In waking hours, I see videos posted to social media about washing hands and making face masks. The effect is that I am sure I am not washing my hands with enough vigor. I wear two bandannas over my face as a makeshift mask, looking like a cliched bank robber on the Old West frontier, and do so just because I do not know enough about sewing to make a proper mask of my own.

Even though the nighttime dreams are haunting, I am not a big fan of the daylight, either. My sleep time has increased. Many evenings I have gone to sleep when the sun is still out, as early as 6:30 or 7 p.m. I am more tempted by unhealthy, comforting foods than I was before. In H-E-B, I see the mountains of Cap’n Crunch peanut-butter breakfast cereal and have to restrain myself from throwing the cereal boxes into my cart.

Then there is the time in front of the computer, in my apartment’s one straight-backed chair. I sit there rigidly from as early as 6 a.m. to mid- or late afternoon, rising on occasion to probe my creaky back, teaching classes while wearing headphones and speaking into a void with students arrayed before their own phones or computers. In this online modality, I no longer can gauge their faces to see boredom, confusion, or the churning mechanisms of thought that signal engagement and interest.

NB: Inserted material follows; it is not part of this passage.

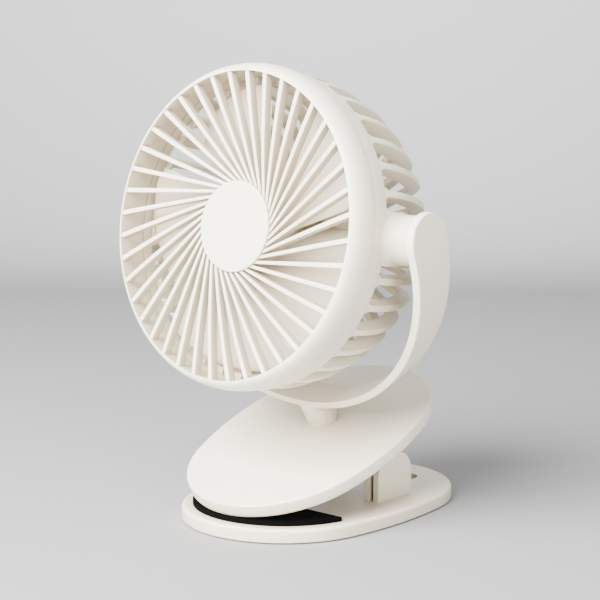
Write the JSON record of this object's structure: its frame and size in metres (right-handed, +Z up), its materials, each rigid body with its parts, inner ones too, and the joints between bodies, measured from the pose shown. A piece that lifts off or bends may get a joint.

Yet I should not be so fast to bemoan the computer time because this device, along with the thousands of millions of megabytes that stream between us even during months of physical separation, is the only thing that makes possible a semblance of connection. I have recorded videos for students, introducing them to my stuffed yellow Woodstock toy, whom I have given the name Emilio (the character’s name in Latin America) and promoted to teaching assistant.

On Easter Sunday, I experienced the first reunion with my family since my father’s funeral in 2002. There were nineteen of us, brother and sisters, nieces, great nieces and nephews, family dogs, spanning North Carolina to Illinois to Hawai’i, reminding us that we do belong to each other and are part of each other’s stories.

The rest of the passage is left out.